Complete step by step solution:
The salt that is $ {\text{Al}}{\left( {{\text{OH}}} \right)_3} $ is present in two forms in dissolved form that is $ {\text{A}}{{\text{l}}^{ + 3}} $ and $ {\text{Al}}\left( {{\text{OH}}} \right)_4^ - $ , so the total solubility will be equal to the sum of solubility of these ions:
 $ {\text{solubility}} = \left[ {{\text{A}}{{\text{l}}^{ + 3}}} \right] + \left[ {{\text{Al}}\left( {{\text{OH}}} \right)_4^ - } \right] $
The concentration of aluminium ion will be calculated from the equation where this appear that is the first equation and the value of $ {\text{Al}}\left( {{\text{OH}}} \right)_4^ - $ will be calculated from the equation second.

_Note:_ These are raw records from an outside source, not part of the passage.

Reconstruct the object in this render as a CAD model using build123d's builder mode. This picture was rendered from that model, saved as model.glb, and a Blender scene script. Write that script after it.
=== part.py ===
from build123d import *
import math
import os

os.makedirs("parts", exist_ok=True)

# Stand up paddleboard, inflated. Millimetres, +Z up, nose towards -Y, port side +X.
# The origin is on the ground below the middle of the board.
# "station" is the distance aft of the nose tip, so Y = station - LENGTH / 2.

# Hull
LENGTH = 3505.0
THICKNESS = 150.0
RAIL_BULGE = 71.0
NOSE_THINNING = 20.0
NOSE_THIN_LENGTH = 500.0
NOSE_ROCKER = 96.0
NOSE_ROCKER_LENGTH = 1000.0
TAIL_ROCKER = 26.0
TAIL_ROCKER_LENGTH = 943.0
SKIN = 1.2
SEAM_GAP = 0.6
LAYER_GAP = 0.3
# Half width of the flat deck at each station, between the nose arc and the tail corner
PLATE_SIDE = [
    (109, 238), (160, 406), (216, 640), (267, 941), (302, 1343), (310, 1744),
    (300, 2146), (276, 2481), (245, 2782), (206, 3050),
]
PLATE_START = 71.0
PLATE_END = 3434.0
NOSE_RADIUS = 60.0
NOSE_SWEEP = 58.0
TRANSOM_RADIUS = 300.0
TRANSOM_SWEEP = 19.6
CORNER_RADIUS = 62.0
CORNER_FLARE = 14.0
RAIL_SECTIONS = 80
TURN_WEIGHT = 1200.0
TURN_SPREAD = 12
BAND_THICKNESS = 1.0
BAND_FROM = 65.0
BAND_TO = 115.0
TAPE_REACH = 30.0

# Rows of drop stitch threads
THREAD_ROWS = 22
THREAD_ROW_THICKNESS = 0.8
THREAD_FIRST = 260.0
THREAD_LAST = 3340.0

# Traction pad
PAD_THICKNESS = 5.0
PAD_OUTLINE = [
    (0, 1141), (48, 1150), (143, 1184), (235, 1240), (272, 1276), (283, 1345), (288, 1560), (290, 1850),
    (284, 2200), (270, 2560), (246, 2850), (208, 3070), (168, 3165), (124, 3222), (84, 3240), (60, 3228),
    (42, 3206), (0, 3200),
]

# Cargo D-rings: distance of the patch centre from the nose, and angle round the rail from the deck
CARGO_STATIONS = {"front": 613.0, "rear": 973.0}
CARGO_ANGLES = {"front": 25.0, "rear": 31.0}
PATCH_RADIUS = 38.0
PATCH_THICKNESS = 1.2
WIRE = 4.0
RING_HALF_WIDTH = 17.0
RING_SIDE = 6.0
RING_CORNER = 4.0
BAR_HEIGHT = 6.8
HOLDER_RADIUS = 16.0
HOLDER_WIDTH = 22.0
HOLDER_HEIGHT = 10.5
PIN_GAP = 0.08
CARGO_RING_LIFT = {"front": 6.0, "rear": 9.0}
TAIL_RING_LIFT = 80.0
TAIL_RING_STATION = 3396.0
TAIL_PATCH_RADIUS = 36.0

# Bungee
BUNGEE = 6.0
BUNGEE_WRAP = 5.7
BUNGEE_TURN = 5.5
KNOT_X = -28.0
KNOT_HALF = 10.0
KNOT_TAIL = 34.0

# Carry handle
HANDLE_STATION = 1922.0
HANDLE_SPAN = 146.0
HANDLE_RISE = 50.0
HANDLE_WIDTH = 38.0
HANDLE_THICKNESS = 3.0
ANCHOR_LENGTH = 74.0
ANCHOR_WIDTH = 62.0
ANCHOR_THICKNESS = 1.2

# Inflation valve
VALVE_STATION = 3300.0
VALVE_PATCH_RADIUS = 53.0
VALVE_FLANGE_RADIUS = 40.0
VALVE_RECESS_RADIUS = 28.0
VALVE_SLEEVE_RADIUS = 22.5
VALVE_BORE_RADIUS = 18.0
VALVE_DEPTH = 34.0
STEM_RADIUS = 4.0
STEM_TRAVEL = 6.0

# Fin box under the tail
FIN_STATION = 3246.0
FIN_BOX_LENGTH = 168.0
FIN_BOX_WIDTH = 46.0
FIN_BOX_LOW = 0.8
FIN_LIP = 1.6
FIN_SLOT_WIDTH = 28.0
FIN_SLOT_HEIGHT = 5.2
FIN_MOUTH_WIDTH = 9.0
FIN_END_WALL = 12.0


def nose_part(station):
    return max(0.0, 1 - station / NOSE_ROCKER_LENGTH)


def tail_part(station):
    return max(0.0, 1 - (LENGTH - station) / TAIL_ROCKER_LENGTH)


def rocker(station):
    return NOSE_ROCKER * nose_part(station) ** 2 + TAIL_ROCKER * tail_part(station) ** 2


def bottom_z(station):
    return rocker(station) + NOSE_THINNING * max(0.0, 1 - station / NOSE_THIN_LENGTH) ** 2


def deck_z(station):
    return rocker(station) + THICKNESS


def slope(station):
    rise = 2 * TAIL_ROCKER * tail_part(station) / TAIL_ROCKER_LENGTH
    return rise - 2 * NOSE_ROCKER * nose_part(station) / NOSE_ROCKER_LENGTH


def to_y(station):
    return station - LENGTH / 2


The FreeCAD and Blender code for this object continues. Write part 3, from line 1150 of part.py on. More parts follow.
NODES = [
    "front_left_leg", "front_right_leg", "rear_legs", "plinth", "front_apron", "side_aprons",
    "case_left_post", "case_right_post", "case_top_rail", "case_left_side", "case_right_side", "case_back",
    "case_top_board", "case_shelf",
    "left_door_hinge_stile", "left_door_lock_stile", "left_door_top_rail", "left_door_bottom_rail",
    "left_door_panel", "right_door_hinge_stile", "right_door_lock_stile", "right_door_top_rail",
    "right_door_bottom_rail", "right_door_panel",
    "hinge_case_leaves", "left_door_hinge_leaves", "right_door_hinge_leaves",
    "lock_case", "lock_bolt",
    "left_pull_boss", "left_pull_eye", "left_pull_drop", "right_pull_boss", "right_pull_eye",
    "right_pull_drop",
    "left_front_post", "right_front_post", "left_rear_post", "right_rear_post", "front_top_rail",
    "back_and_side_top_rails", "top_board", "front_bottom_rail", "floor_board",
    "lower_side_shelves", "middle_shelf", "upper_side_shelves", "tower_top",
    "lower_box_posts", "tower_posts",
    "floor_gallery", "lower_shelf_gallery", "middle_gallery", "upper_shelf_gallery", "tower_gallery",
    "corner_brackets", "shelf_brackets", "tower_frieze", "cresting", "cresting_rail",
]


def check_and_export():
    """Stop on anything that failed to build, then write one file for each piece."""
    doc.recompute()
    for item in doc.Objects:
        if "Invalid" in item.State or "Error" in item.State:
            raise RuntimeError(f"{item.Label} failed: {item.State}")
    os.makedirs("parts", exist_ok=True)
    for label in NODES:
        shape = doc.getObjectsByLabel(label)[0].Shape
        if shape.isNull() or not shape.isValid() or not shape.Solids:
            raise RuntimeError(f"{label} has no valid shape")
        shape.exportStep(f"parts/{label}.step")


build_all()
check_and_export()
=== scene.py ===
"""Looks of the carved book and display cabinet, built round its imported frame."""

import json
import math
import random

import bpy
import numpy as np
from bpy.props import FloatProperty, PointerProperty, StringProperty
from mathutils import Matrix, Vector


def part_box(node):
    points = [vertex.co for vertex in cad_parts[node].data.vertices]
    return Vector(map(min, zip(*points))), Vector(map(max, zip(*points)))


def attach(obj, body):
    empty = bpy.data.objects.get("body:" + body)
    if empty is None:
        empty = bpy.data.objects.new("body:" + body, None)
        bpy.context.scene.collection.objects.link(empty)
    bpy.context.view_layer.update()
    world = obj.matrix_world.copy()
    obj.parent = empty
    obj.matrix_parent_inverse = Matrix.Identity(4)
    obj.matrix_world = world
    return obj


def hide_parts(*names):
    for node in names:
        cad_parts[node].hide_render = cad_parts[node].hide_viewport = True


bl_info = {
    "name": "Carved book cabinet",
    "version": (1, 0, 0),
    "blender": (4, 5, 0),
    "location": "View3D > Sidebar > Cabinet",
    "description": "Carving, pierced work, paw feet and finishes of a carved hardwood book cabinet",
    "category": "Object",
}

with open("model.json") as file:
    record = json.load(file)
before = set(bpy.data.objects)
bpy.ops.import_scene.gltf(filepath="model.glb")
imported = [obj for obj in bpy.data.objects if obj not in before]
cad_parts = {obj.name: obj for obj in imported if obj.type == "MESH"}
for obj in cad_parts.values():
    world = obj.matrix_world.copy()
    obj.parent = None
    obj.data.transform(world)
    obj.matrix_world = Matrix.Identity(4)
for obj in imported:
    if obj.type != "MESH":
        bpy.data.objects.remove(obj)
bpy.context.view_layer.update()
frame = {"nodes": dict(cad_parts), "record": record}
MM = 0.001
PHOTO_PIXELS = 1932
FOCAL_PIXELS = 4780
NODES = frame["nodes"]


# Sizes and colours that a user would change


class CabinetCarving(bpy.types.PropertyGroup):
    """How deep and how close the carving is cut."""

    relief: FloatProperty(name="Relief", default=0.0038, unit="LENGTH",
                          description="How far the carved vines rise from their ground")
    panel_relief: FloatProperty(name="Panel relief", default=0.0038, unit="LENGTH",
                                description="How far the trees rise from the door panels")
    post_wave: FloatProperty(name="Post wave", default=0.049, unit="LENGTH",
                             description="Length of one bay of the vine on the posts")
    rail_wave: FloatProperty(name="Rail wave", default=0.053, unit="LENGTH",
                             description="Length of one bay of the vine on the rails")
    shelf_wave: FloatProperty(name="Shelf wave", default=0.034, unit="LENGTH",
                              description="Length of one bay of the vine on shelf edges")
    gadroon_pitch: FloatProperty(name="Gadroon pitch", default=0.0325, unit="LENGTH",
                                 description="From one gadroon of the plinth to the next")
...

 $ {\text{Al}}{\left( {{\text{OH}}} \right)_3}\left( {\text{s}} \right) \rightleftharpoons {\text{A}}{{\text{l}}^{ + 3}}\left( {{\text{aq}}} \right) + 3{\text{O}}{{\text{H}}^ - }\left( {{\text{aq}}} \right);{{\text{K}}_{{\text{sp}}}} $
The solubility product will be calculated as:
 $ {{\text{K}}_{{\text{sp}}}} = \left[ {{\text{A}}{{\text{l}}^{ + 3}}} \right]{\left[ {{\text{O}}{{\text{H}}^ - }} \right]^3} $
Now we will calculate the concentration of aluminium ion which will be:
 $ \dfrac{{{{\text{K}}_{{\text{sp}}}}}}{{{{\left[ {{\text{O}}{{\text{H}}^ - }} \right]}^3}}} = \left[ {{\text{A}}{{\text{l}}^{ + 3}}} \right] $
In the same way we will calculate the concentration of the other ion from the following equation:
 $ {\text{Al}}{\left( {{\text{OH}}} \right)_3} + {\text{OH}}\left( {{\text{aq}}} \right) \rightleftharpoons {\text{Al}}\left( {{\text{OH}}} \right)_4^ - \left( {{\text{aq}}} \right);{{\text{K}}_{\text{c}}} $
The value of equilibrium constant will be:
 $ {{\text{K}}_{\text{C}}} = \dfrac{{{\text{Al}}\left( {{\text{OH}}} \right)_4^ - }}{{{\text{O}}{{\text{H}}^ - }}} $
Hence the concentration of the ion will be:
 $ {{\text{K}}_{\text{C}}}\left[ {{\text{O}}{{\text{H}}^ - }} \right] = {\text{Al}}\left( {{\text{OH}}} \right)_4^ - $
We will now substitute the value in solubility equation:
 $ {\text{S}} = \dfrac{{{{\text{K}}_{{\text{sp}}}}}}{{{{\left[ {{\text{O}}{{\text{H}}^ - }} \right]}^3}}} + {{\text{K}}_{\text{C}}}\left[ {{\text{O}}{{\text{H}}^ - }} \right] $
For the minimum solubility the derivative will be zero:
 $ \dfrac{{{\text{dS}}}}{{{\text{d}}{{\left[ {{\text{O}}{{\text{H}}^ - }} \right]}^3}}} = 0 $
Doing the derivative we will get:
  $ \dfrac{{ - 3{{\text{K}}_{{\text{sp}}}}}}{{{{\left[ {{\text{O}}{{\text{H}}^ - }} \right]}^4}}} + {{\text{K}}_{\text{C}}} = 0 $
Both the solubility product and equilibrium constant are constants and hence we will not take their derivative.
Rearranging the above equation we will get:
 $ {\left[ {{\text{O}}{{\text{H}}^ - }} \right]^4} = \dfrac{{3{{\text{K}}_{{\text{SP}}}}}}{{{{\text{K}}_{\text{c}}}}} $
Taking fourth power on both sides we will get:
  $ \left[ {{\text{O}}{{\text{H}}^ - }} \right] = {\left[ {\dfrac{{3{{\text{K}}_{{\text{SP}}}}}}{{{{\text{K}}_{\text{c}}}}}} \right]^{\dfrac{1}{4}}} $
Thus, the correct option is D, that is, none of the above.

Note:
The solubility product is defined for the sparingly soluble salts which are not completely dissociated in solution. Both equilibrium and solubility constant are defined for the equilibrium reaction. They both are the function of temperature.